Other provisions of the proposed rules also make it more difficult to collect a whistleblower award if the SEC has already opened an investigation, even if the SEC has not already requested information from the employer.
Compliance Counts, But Only if You Report What Your Learn to the SEC
To be eligible for a whistleblower claim, the information supplied to the SEC must be derived from an individuals “independent knowledge” or “independent analysis.” However, there is an exclusion from the proposed definition of those terms for information that is obtained from or through an entity’s legal, compliance, audit, or similar functions or processes for identifying, reporting, and addressing potential non-compliance with applicable law. However, the exclusion ceases to be applicable, with the result that an individual may be deemed to have “independent knowledge,” and therefore may become a whistleblower, if the entity does not disclose the information to the SEC within a reasonable time or if the entity proceeds in bad faith.
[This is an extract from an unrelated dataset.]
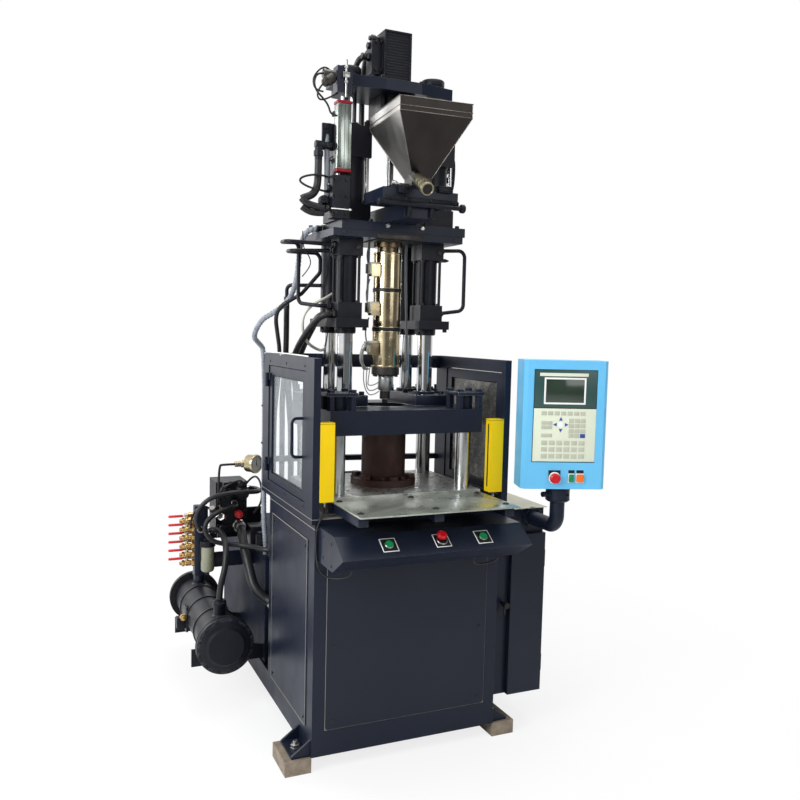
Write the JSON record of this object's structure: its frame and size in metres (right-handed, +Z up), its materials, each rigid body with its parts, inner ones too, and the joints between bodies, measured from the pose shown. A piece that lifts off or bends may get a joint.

There is another curious part of the proposal where I have trouble connecting the dots. If all the conditions of the rule are met, the SEC must pay the whistleblower an amount between 10% and 30% of monetary sanctions collected. The proposal states the SEC will consider “higher percentage awards for whistleblowers who first report violations through their compliance programs.” This seems like an incentive for a whistleblower to both report a matter through a compliance process and then immediately to the SEC. But no relief appears to be given to employer that effectively addresses a violation it learns of through a compliance program but does not report the matter to the SEC.
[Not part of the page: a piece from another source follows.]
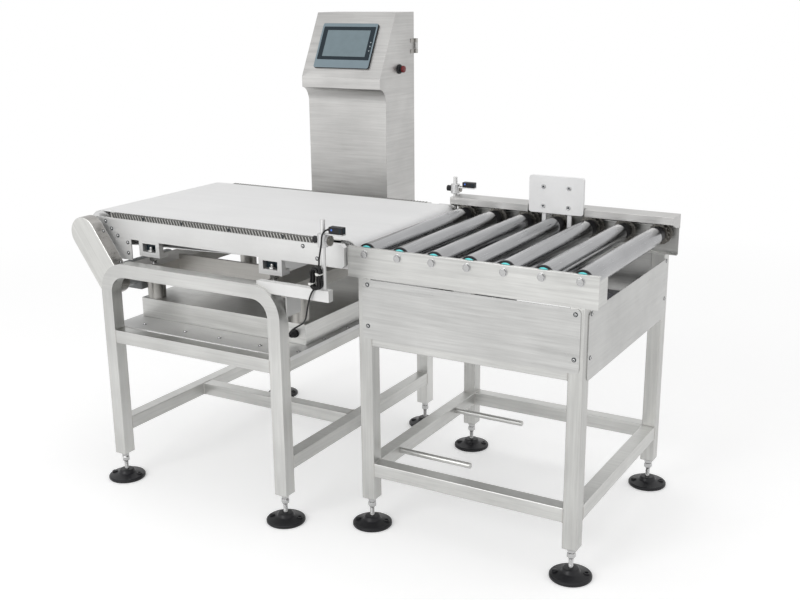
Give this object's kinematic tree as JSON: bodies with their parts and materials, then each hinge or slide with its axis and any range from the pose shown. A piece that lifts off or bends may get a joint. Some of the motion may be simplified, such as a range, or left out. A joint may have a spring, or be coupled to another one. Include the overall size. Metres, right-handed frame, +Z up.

It Will be Difficult for Attorneys, Auditors, Supervisors and Compliance Officers to Make Whistleblower Claims
There are several other exclusions from the definitions of “independent knowledge” or “independent analysis.” First, it will be difficult for an attorney to make a whistleblower claim. One exclusion, subject to some exceptions, is for information that was obtained through a communication that is subject to the attorney-client privilege. Another exclusion applies when a would-be whistleblower obtains information as a result of the legal representation of a client on whose behalf the whistleblower’s services, or the services of the whistleblower’s employer or firm, have been retained, and the person seeks to make a whistleblower submission for his or her own benefit. This exclusion would, for example, preclude an attorney from using information obtained in connection with the attorney’s representation of a client to make a whistleblower submission for the attorney’s own benefit. This exclusion would not be limited to information obtained through privileged communications, but would instead extend to any information obtained by the attorney in the course and as a result of representation of the client.
Likewise, there is an exclusion that applies to persons who obtain information through the performance of an engagement required under the securities laws by an independent public accountant, if that information relates to a violation by the engagement client or the client’s directors, officers or other employers.
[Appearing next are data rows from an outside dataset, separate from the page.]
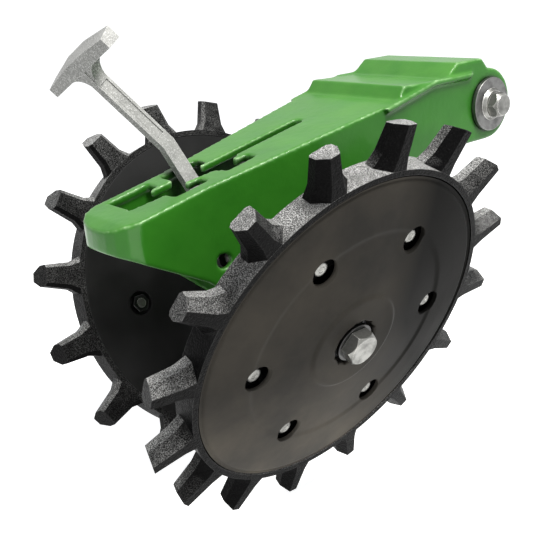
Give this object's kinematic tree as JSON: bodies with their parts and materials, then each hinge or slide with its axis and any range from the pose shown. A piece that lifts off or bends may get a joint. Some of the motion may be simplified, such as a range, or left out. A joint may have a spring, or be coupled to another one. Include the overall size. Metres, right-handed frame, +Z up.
{
  "type": "planter closing wheel",
  "caption": "Pair of canted spiked closing wheels on a cast trailing arm with a notched down-pressure lever and springs, for firming soil over a planted furrow.",
  "frame": {"origin": "middle of the arm's pivot axis, half way between the two ears", "axes": "+X points forward toward the planter, +Y to the machine's left along the pivot axis, +Z up"},
  "size_m": [0.4152, 0.3096, 0.3855],
  "materials": {
    "green_paint": "semi-gloss paint over a cast surface",
    "cast_black": "rough black-coated casting",
    "cover_grey": "satin dark grey coating",
    "plate_black": "satin black paint",
    "zinc_steel": "bright zinc plating",
    "bearing_steel": "ground bearing steel",
    "seal_rubber": "black moulded rubber",
    "spring_steel": "dark oiled spring wire",
    "lever_iron": "zinc-plated rough casting",
    "washer_black": "black oxide"
  },
  "bodies": {
    "pivot": {"right_pivot_bush": "bearing_steel", "right_pivot_washer": "washer_black", "right_pivot_bolt": "zinc_steel", "left_pivot_bush": "bearing_steel", "left_pivot_washer": "washer_black", "left_pivot_bolt": "zinc_steel"},
    "arm": {"arm_casting": "green_paint", "yoke_pin": "zinc_steel", "yoke_pin_clip": "spring_steel", "right_spring": "spring_steel", "left_spring": "spring_steel", "right_bearing_inner_race": "bearing_steel", "right_axle_bolt": "zinc_steel", "right_axle_washer": "zinc_steel", "right_axle_spacer": "zinc_steel", "right_axle_lock_washer": "zinc_steel", "right_axle_nut": "zinc_steel", "left_bearing_inner_race": "bearing_steel", "left_axle_bolt": "zinc_steel", "left_axle_washer": "zinc_steel", "left_axle_spacer": "zinc_steel", "left_axle_lock_washer": "zinc_steel", "left_axle_nut": "zinc_steel"},
    "right_wheel": {"right_spike_ring": "cast_black", "right_outer_cover": "cover_grey", "right_hub_plate": "plate_black", "right_bearing_outer_race": "bearing_steel", "right_bearing_balls": "bearing_steel", "right_bearing_seals": "seal_rubber", "right_bearing_snap_ring": "spring_steel", "right_plate_bolts": "zinc_steel", "right_plate_nuts": "zinc_steel"},
    "left_wheel": {"left_spike_ring": "cast_black", "left_outer_cover": "cover_grey", "left_hub_plate": "plate_black", "left_bearing_outer_race": "bearing_steel", "left_bearing_balls": "bearing_steel", "left_bearing_seals": "seal_rubber", "left_bearing_snap_ring": "spring_steel", "left_plate_bolts": "zinc_steel", "left_plate_nuts": "zinc_steel"},
    "yoke": {"lever_yoke": "plate_black", "spring_bar": "zinc_steel", "tilt_pin": "zinc_steel"},
    "lever": {"lever": "lever_iron"}
  },
  "joints": [
    {"name": "arm_pivot", "type": "hinge", "parent": "pivot", "child": "arm", "pos_m": [0, 0, 0], "axis": [0, 1, 0], "range_deg": [-12, 18]},
    {"name": "right_wheel_spin", "type": "hinge", "parent": "arm", "child": "right_wheel", "pos_m": [-0.2204, -0.0882, -0.1254], "axis": [0, -0.9336, -0.3584], "continuous": true},
    {"name": "left_wheel_spin", "type": "hinge", "parent": "arm", "child": "left_wheel", "pos_m": [-0.1996, 0.0882, -0.1346], "axis": [0, 0.9336, -0.3584], "continuous": true},
    {"name": "yoke_swing", "type": "hinge", "parent": "arm", "child": "yoke", "pos_m": [-0.253, 0, -0.078], "axis": [0, 1, 0], "range_deg": [-7, 7], "deforming": ["right_spring", "left_spring"]},
    {"name": "lever_tilt", "type": "hinge", "parent": "yoke", "child": "lever", "pos_m": [-0.253, 0, -0.058], "axis": [1, 0, 0], "range_deg": [0, 17]}
  ]
}
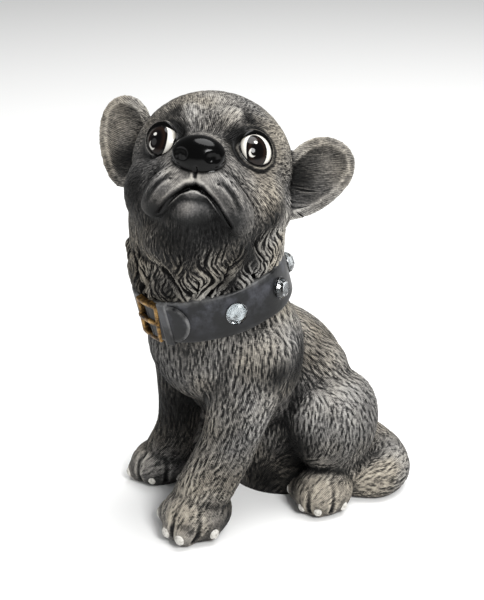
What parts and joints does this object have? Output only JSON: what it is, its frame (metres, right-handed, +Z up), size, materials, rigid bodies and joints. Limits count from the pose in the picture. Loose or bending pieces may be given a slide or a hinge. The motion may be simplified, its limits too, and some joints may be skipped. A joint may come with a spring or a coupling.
{
  "type": "plaster dog figurine",
  "caption": "Painted plaster puppy sitting upright with its head turned and raised, wearing a moulded buckled collar set with glued clear glass stones",
  "frame": {"origin": "middle of the flat base under the rump, on the surface that the figure sits on", "axes": "+Z up, the body faces -Y, +X is the dog's left side"},
  "size_m": [0.1258, 0.1534, 0.2157],
  "materials": {
    "painted_plaster": "cast plaster, painted charcoal and dry-brushed light grey over the carved fur, satin",
    "clear_glass": "clear faceted glass stone with a silvered back, glued on",
    "collar_paint": "blue-black satin paint on the moulded collar, rubbed lighter along its edges",
    "gilt_paint": "antique gold paint on the moulded buckle, dark in its corners",
    "gloss_enamel": "gloss enamel on the nose and eyes: black, dark brown and white",
    "claw_paint": "off-white paint on the claws",
    "silver_foil": "silver foil behind each stone"
  },
  "bodies": {
    "root": {"dog_figure": "painted_plaster", "rhinestone_1": "clear_glass", "rhinestone_2": "clear_glass", "rhinestone_3": "clear_glass", "rhinestone_4": "clear_glass", "rhinestone_5": "clear_glass", "rhinestone_6": "clear_glass"}
  },
  "joints": []
}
Another exclusion operates when a person with legal, compliance, audit, supervisory, or governance responsibilities for an entity receives information about potential violations, and the information was communicated to the person with the reasonable expectation that the person would take appropriate steps to cause the entity to respond to the violation. As discussed above, the exclusion ceases to operate if the entity does not disclose the information to the SEC within a reasonable time or if the entity proceeds in bad faith.
The SEC May Make Awards to Individuals Participating in Misconduct
Proposed Rule 21F-14 provides notice that the provisions of Section 21F of the Exchange Act do not provide amnesty to individuals who provide information to the SEC relating to a violation of the securities laws. However, some whistleblowers who provide original information that significantly aids in detecting and prosecuting sophisticated securities fraud schemes may themselves be participants in the scheme who could be subject to SEC enforcement actions. These individuals will not be immune from prosecution. Rather, the SEC will analyze the unique facts and circumstances of each case in accordance with its current policies to determine whether, how much, and in what manner to credit cooperation by whistleblowers who have participated in misconduct. However, awards will not be made to persons who are convicted of a criminal violation related to the SEC action or certain other matters for which the whistleblower may be otherwise entitled to receive an award.
A Warning for Employers
Proposed Rule 21F-16(a) provides that no person may take any action to impede a whistleblower from communicating directly with the SEC staff about a potential securities law violation, including enforcing, or threatening to enforce, a confidentiality agreement. The SEC believes the Congressional purpose underlying Section 21F of the Exchange Act is to encourage whistleblowers to report potential violations of the securities laws by providing financial incentives, prohibiting employment-related retaliation, and providing various confidentiality guarantees. Efforts to impede a whistleblower’s direct communications with SEC staff about a potential securities law violation, however, would appear to conflict with this purpose.
The SEC Can Communicate With Your Whistleblower Employees without the Consent of Your Lawyer
Proposed Rule 21F-16(b) would clarify the SEC staff’s authority to communicate directly with whistleblowers who are directors, officers, members, agents, or employees of an entity that has counsel, and who have initiated communication with the SEC related to a potential securities law violation. The proposed rule would make clear that the staff is authorized to communicate directly with these individuals without first seeking the consent of the entity’s counsel.
Next, the CFTC
The CFTC will propose its whistleblower rules on November 10, 2010.